(Modeling code records)
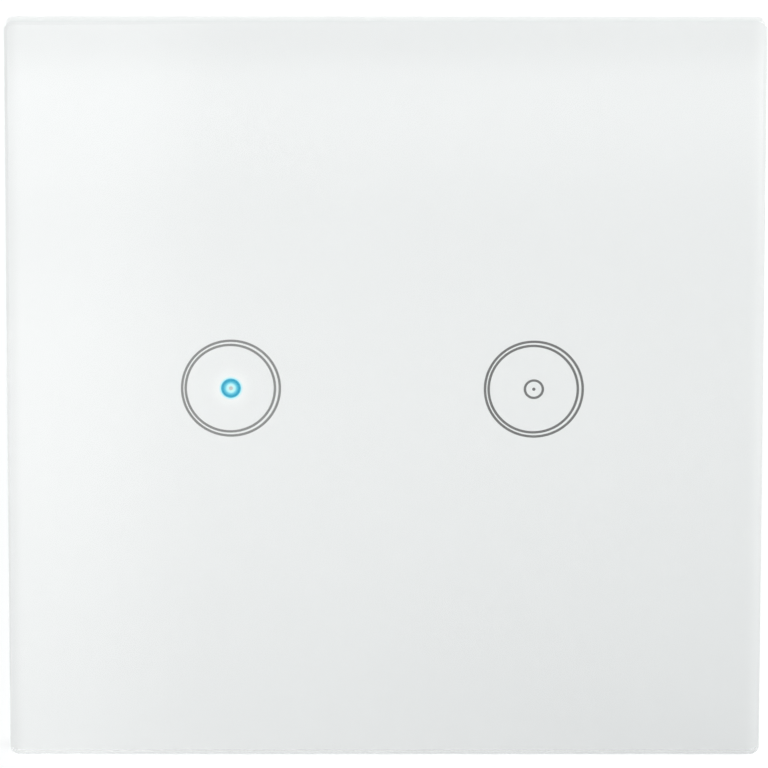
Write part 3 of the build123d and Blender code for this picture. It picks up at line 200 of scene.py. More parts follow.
class Tree:
    """A node tree under construction."""

    def __init__(self, tree: NodeTree) -> None:
        """Keeps the tree that the nodes go into."""
        self.tree = tree

    def node(self, kind: str, sockets: Values = NOTHING, settings: Values = NOTHING) -> Node:
        """Adds one node.

        Args:
            kind: Blender's name of the node type.
            sockets: Values or signals, by the input's identifier or name.
            settings: Attributes, set before the sockets.

        Returns:
            The new node.
        """
        made = self.tree.nodes.new(kind)
        for key, value in settings.items():
            setattr(made, key, value)
        for key, value in sockets.items():
            socket = next((s for s in made.inputs if s.identifier == key), None) or made.inputs[key]
            if isinstance(value, Signal):
                self.tree.links.new(value.socket, socket)
            elif socket.type == "RGBA":
                socket.default_value = (*value, 1.0)
            else:
                socket.default_value = value
        return made

    def signal(self, made: Node, output: str | int = 0) -> "Signal":
        """Takes an output of a node as a signal.

        Args:
            made: The node.
            output: The output's number, name or identifier.

        Returns:
            The output.
        """
        if isinstance(output, int):
            return Signal(self, made.outputs[output])
        named = (s for s in made.outputs if s.enabled and output in (s.identifier, s.name))
        return Signal(self, next(named))

    def result(
        self,
        kind: str,
        sockets: Values = NOTHING,
        settings: Values = NOTHING,
        output: str | int = 0,
    ) -> "Signal":
        """Adds one shader node, whose kind lacks the prefix, and returns one of its outputs."""
        return self.signal(self.node(f"ShaderNode{kind}", sockets, settings), output)

    def split(self, vector: "Signal") -> tuple["Signal", ...]:
        """X, Y and Z of a vector."""
        parts = self.node("ShaderNodeSeparateXYZ", {"Vector": vector})
        return tuple(self.signal(parts, axis) for axis in range(3))

    def mix(self, factor: object, low: object, high: object) -> "Signal":
        """Mixes two colours by a factor."""
        sockets = {"Factor_Float": factor, "A_Color": low, "B_Color": high}
        return self.result("Mix", sockets, {"data_type": "RGBA"}, "Result_Color")

    def rays(self, *kinds: str) -> "Signal":
        """1 on rays of any of these kinds and 0 on the others."""
        paths = self.node("ShaderNodeLightPath")
        return reduce(Signal.at_least, (self.signal(paths, f"Is {kind} Ray") for kind in kinds))


def math_node(operation: str, reflected: bool = False) -> Callable[..., "Signal"]:
    """A method that adds one Math node on a signal and, where it takes one, a second value.

    Args:
        operation: The node's operation.
        reflected: Whether the signal comes second, as the mask does in 1 - mask.

    Returns:
        The method.
    """
    order = ("Value_001", "Value") if reflected else ("Value", "Value_001")

    def add(signal: "Signal", other: object = 0.0) -> "Signal":
        """Adds the Math node."""
        sockets = dict(zip(order, (signal, other)))
        return signal.tree.result("Math", sockets, {"operation": operation})

    return add


class Signal:
    """A value that varies, with arithmetic that adds Math nodes. Comparisons give 1 or 0."""

    def __init__(self, tree: Tree, socket: NodeSocket) -> None:
        """Keeps the socket and the tree that it is in."""
        self.tree = tree
        self.socket = socket

    __add__ = math_node("ADD")
    __radd__ = math_node("ADD", reflected=True)
    __sub__ = math_node("SUBTRACT")
    __rsub__ = math_node("SUBTRACT", reflected=True)
    __mul__ = math_node("MULTIPLY")
    __rmul__ = math_node("MULTIPLY", reflected=True)
    __truediv__ = math_node("DIVIDE")
    __rtruediv__ = math_node("DIVIDE", reflected=True)
    __pow__ = math_node("POWER")
    __rpow__ = math_node("POWER", reflected=True)
    __lt__ = math_node("LESS_THAN")
    __gt__ = math_node("GREATER_THAN")
    __abs__ = math_node("ABSOLUTE")
    floor = math_node("FLOOR")
    fraction = math_node("FRACT")
    at_least = math_node("MAXIMUM")


@dataclass(frozen=True)
class Patches:
    """Soft noise: how wide a patch is, its finer octaves, and a stretch (under 1 draws it out)."""

    size: float
    detail: float = 2.0
    stretch: Point = EVEN


class Graph(Tree):
    """The node tree of a material, with what the finishes share."""

    def __init__(self, tree: NodeTree) -> None:
        """Starts with the piece's own coordinates."""
        super().__init__(tree)
        self.coordinates = self.result("TexCoord", output="Object")

    def noise(self, patches: Patches) -> Signal:
        """Soft noise from 0 to 1.

        Args:
            patches: How wide and how fine it is.

        Returns:
            The noise.
        """
        place = self.result("Mapping", {"Vector": self.coordinates, "Scale": patches.stretch})
        sockets = {"Vector": place, "Scale": 1 / patches.size, "Detail": patches.detail}
        return self.result("TexNoise", sockets, {"normalize": True})

    def cells(self, size: float) -> Signal:
        """Distance to the nearest of scattered cell centres, in cell widths."""
        sockets = {"Vector": self.coordinates, "Scale": 1 / size}
        return self.result("TexVoronoi", sockets, {"feature": "F1"}, "Distance")

    def chance(self, number: Signal) -> Signal:
        """A fixed random value for each number."""
        return self.result("TexWhiteNoise", {"W": number}, {"noise_dimensions": "1D"}, "Value")

    def ramp(self, value: Signal, low: float, high: float) -> Signal:
        """A smooth rise from 0 to 1 between two values."""
        sockets = {"Value": value, "From Min": low, "From Max": high}
        return self.result("MapRange", sockets, {"interpolation_type": "SMOOTHSTEP"}, "Result")

    def shaded(self, colour: Colour, share: float, factor: Signal) -> Signal:
        """A colour that is darker by a share where a factor is 0."""
        return self.mix(factor, dimmed(colour, share), colour)

    def between(self, ends: Span, factor: Signal) -> Signal:
        """A number that a factor carries from one end to the other."""
        return ends[0] + (ends[1] - ends[0]) * factor

    def stops(self, value: Signal, stops: Sequence[tuple[float, Colour]]) -> Signal:
        """Reads a colour off a ramp of places and their colours.

        Args:
            value: Where to read, from 0 to 1.
            stops: The places and their colours, in order.

        Returns:
            The colour.
        """
        made = self.node("ShaderNodeValToRGB", {"Fac": value})
        elements = made.color_ramp.elements
        while len(elements) < len(stops):
            elements.new(1.0)
        for element, (place, colour) in zip(elements, stops):
            element.position = place
            element.color = (*colour, 1.0)
        return self.signal(made, "Color")

    def blend(self, first: Signal, second: Signal, share: float) -> Signal:
        """Two reliefs in one, with the share that the first has in it."""
        return share * first + (1 - share) * second

    def away(self, centre: Point) -> Signal:
        """Distance from a point in the plane of the face.

        Args:
            centre: The point.

        Returns:
            The distance, in metres.
        """
        x, _, z = self.split(self.coordinates)
        out, up = x - centre[0], z - centre[2]
        return (out * out + up * up) ** 0.5

    def bump(self, height: Signal, depth: float) -> Signal:
        """The normal of a relief from 0 to 1 that is so many metres deep."""
        return self.result("Bump", {"Height": height, "Distance": depth})


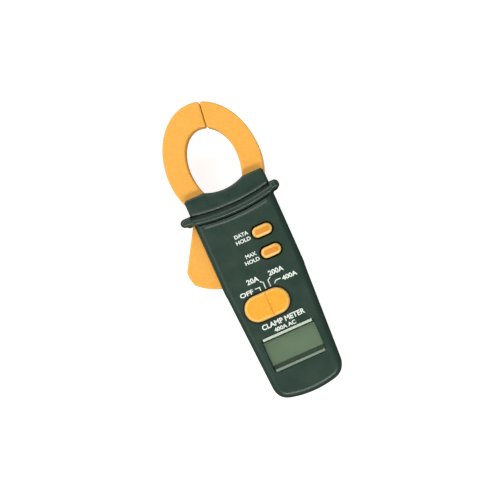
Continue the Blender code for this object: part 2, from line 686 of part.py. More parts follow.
def make_cells(sleeve, steel):
    """Two cells side by side, the left one with its cap towards the jaws, and their contacts."""
    for name, x, way, plate_y in (("left", -CELL_X, 1, CELL_LINK_Y), ("right", CELL_X, -1, CELL_END_Y)):
        flat_y = plate_y - way * (GAP + CELL_CAP + CELL_LENGTH)
        top = CELL_LENGTH + CELL_CAP
        profile = [(CELL_RADIUS, 0.0), (CELL_RADIUS, CELL_LENGTH), (1.9, CELL_LENGTH), (1.9, top)]
        finish(lying(f"cell_{name}", x, CELL_Z, [(r, flat_y + way * y) for r, y in profile]), sleeve)
        steps, turns, wire_radius, reach = 10, 3, 0.3, 1.5
        coil = []
        for k in range(steps * turns + 1):
            angle = math.tau * k / steps
            radius = 2.2 + 0.4 * k / steps
            y = flat_y - way * (GAP + wire_radius + reach * k / (steps * turns))
            coil.append((x + radius * math.cos(angle), y, CELL_Z + radius * math.sin(angle)))
        finish(wire(f"cell_spring_{name}", coil, wire_radius), steel)
    thick = 0.4
    link = prism("cell_link_plate", rectangle((-10.4, CELL_LINK_Y), (10.4, CELL_LINK_Y + thick)), 4.0, 12.6)
    finish(link, steel)
    for name, x in (("left", -CELL_X), ("right", CELL_X)):
        outline = rectangle((x - 4.6, CELL_END_Y - thick), (x + 4.6, CELL_END_Y))
        finish(prism(f"cell_end_plate_{name}", outline, 4.0, 12.6), steel)


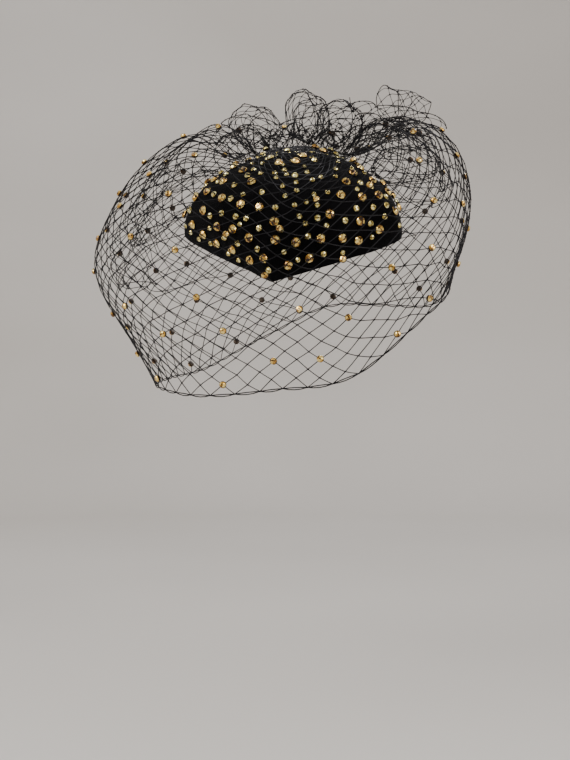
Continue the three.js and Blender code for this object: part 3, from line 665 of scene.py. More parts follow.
def ball_shape():
    """An icosahedron of radius 1."""
    g = (1 + 5 ** 0.5) / 2
    p = np.array([[-1, g, 0], [1, g, 0], [-1, -g, 0], [1, -g, 0], [0, -1, g], [0, 1, g],
                  [0, -1, -g], [0, 1, -g], [g, 0, -1], [g, 0, 1], [-g, 0, -1], [-g, 0, 1]], float)
    f = [[0, 11, 5], [0, 5, 1], [0, 1, 7], [0, 7, 10], [0, 10, 11], [1, 5, 9], [5, 11, 4], [11, 10, 2],
         [10, 7, 6], [7, 1, 8], [3, 9, 4], [3, 4, 2], [3, 2, 6], [3, 6, 8], [3, 8, 9], [4, 9, 5],
         [2, 4, 11], [6, 2, 10], [8, 6, 7], [9, 8, 1]]
    return p / np.linalg.norm(p[0]), np.array(f)


def copies(shape, faces, places, sizes, turns=None):
    """Copies of one small shape at places, each with its own size and, if given, its own turn."""
    sizes = np.asarray(sizes, float).reshape(len(places), -1)
    points = np.broadcast_to(shape, (len(places), *shape.shape)) * sizes[:, None]
    if turns is not None:
        points = np.einsum("nij,nkj->nki", turns, points)
    points = points + np.asarray(places)[:, None]
    offsets = (np.arange(len(places)) * len(shape))[:, None, None]
    return points.reshape(-1, 3), (np.asarray(faces) + offsets).reshape(-1, faces.shape[1])


def joined(parts):
    """Several (points, faces, faces, ...) joined into one set of points and a list of faces."""
    points, faces, start = [], [], 0
    for part in parts:
        points.append(part[0])
        for group in part[1:]:
            faces.append(np.asarray(group) + start)
        start += len(part[0])
    return np.concatenate(points), faces


# %% [markdown]
# The nylon is dyed black, with the least breath of blue. It is drawn smooth, so it shines a little
# along its length. We mix two near-blacks by a slow noise, as dye takes unevenly, and ripple
# the surface a touch where the knotting machine has pinched it.

# %% Dyed nylon
FINE_BUMP = 0.0001


def nylon(name, dark, light, roughness):
    """Smooth nylon whose dye goes from dark to light."""
    material, tree, shader = new_material(name, dark, roughness, Specular_IOR_Level=0.12)
    color_by(tree, shader, pattern(tree, "Noise", Scale=55.0, Detail=3.0), [(0.35, dark), (0.68, light)])
    add_bump(tree, shader, pattern(tree, "Noise", Scale=1900.0, Detail=2.0), FINE_BUMP, 0.6)
    return material


net_black = nylon("net_nylon", (0.0065, 0.0062, 0.0075), (0.0155, 0.0148, 0.0175), 0.52)


# %% The sides of all the diamonds
STEPS_ALONG = 4  # points on each side of a diamond
THICKER_AT_KNOTS = 0.22
STRANDS_VARY, KNOTS_VARY = (0.93, 1.07), (0.85, 1.2)


def sides_between(table, start, end, shares, wraps=True):
    """Runs of points on a surface, at shares of the way from places (u, v) to places (u, v)."""
    u, v = (a[:, None] + (b - a)[:, None] * shares for a, b in zip(start, end))
    return read_surface(table, u, v, wraps)


def net_sides(table, u, v):
    """Runs of points along the sides of the diamonds below the gather, and the knots among them."""
    rows, cells = u.shape
    odd = (np.arange(rows - 1) % 2)[:, None]
    above = np.arange(1, rows)[:, None]
    runs = []
    for shift in (-1, 0):
        index = (np.arange(cells) + odd + shift) % cells
        u1, v1 = u[above, index], v[above, index]
        u1 = u1 - np.round(u1 - u[:-1])
        keep = v[:-1] > 0
        u0, v0, u1, v1 = u[:-1][keep], v[:-1][keep], u1[keep], v1[keep]
        uncut = np.where(v1 < 0, v0 / np.maximum(v0 - v1, 1e-9), 1.0)
        shares = np.linspace(0, 1, STEPS_ALONG)[None] * uncut[:, None]
        runs.append(sides_between(table, (u0, v0), (u1, v1), shares))
    inside = v > 0
    return np.concatenate(runs), read_surface(table, u[inside], v[inside])


def strand_parts(runs, strand, random):
    """Tubes that thicken towards both ends, each a little thicker or thinner than the next."""
    swell = 1 + THICKER_AT_KNOTS * np.abs(np.linspace(-1, 1, runs.shape[1])) ** 3
    return tubes(runs, strand / 2 * swell[None] * random.uniform(*STRANDS_VARY, (len(runs), 1)))


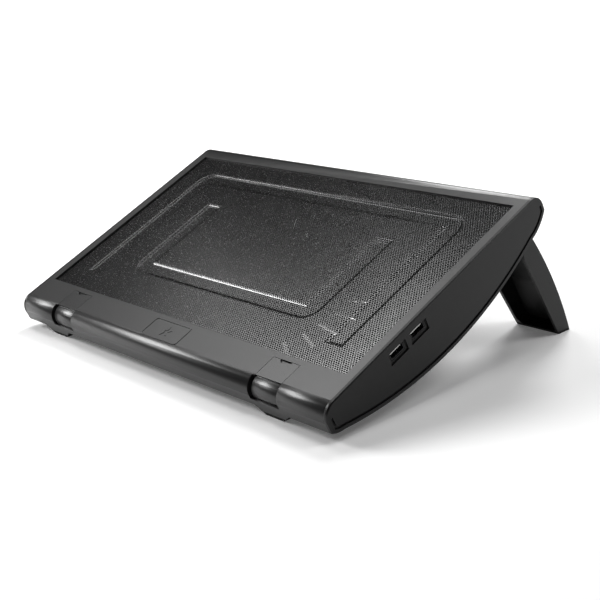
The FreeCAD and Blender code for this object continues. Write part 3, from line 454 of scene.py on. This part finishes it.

> _What is needed_: Quote nothing but the lines that run from the line containing "Continue the Blender" through the line containing "4.0, 12.6), steel)", keeping both of them word for word.

> _Full answer_:
Continue the Blender code for this object: part 2, from line 686 of part.py. More parts follow.
def make_cells(sleeve, steel):
    """Two cells side by side, the left one with its cap towards the jaws, and their contacts."""
    for name, x, way, plate_y in (("left", -CELL_X, 1, CELL_LINK_Y), ("right", CELL_X, -1, CELL_END_Y)):
        flat_y = plate_y - way * (GAP + CELL_CAP + CELL_LENGTH)
        top = CELL_LENGTH + CELL_CAP
        profile = [(CELL_RADIUS, 0.0), (CELL_RADIUS, CELL_LENGTH), (1.9, CELL_LENGTH), (1.9, top)]
        finish(lying(f"cell_{name}", x, CELL_Z, [(r, flat_y + way * y) for r, y in profile]), sleeve)
        steps, turns, wire_radius, reach = 10, 3, 0.3, 1.5
        coil = []
        for k in range(steps * turns + 1):
            angle = math.tau * k / steps
            radius = 2.2 + 0.4 * k / steps
            y = flat_y - way * (GAP + wire_radius + reach * k / (steps * turns))
            coil.append((x + radius * math.cos(angle), y, CELL_Z + radius * math.sin(angle)))
        finish(wire(f"cell_spring_{name}", coil, wire_radius), steel)
    thick = 0.4
    link = prism("cell_link_plate", rectangle((-10.4, CELL_LINK_Y), (10.4, CELL_LINK_Y + thick)), 4.0, 12.6)
    finish(link, steel)
    for name, x in (("left", -CELL_X), ("right", CELL_X)):
        outline = rectangle((x - 4.6, CELL_END_Y - thick), (x + 4.6, CELL_END_Y))
        finish(prism(f"cell_end_plate_{name}", outline, 4.0, 12.6), steel)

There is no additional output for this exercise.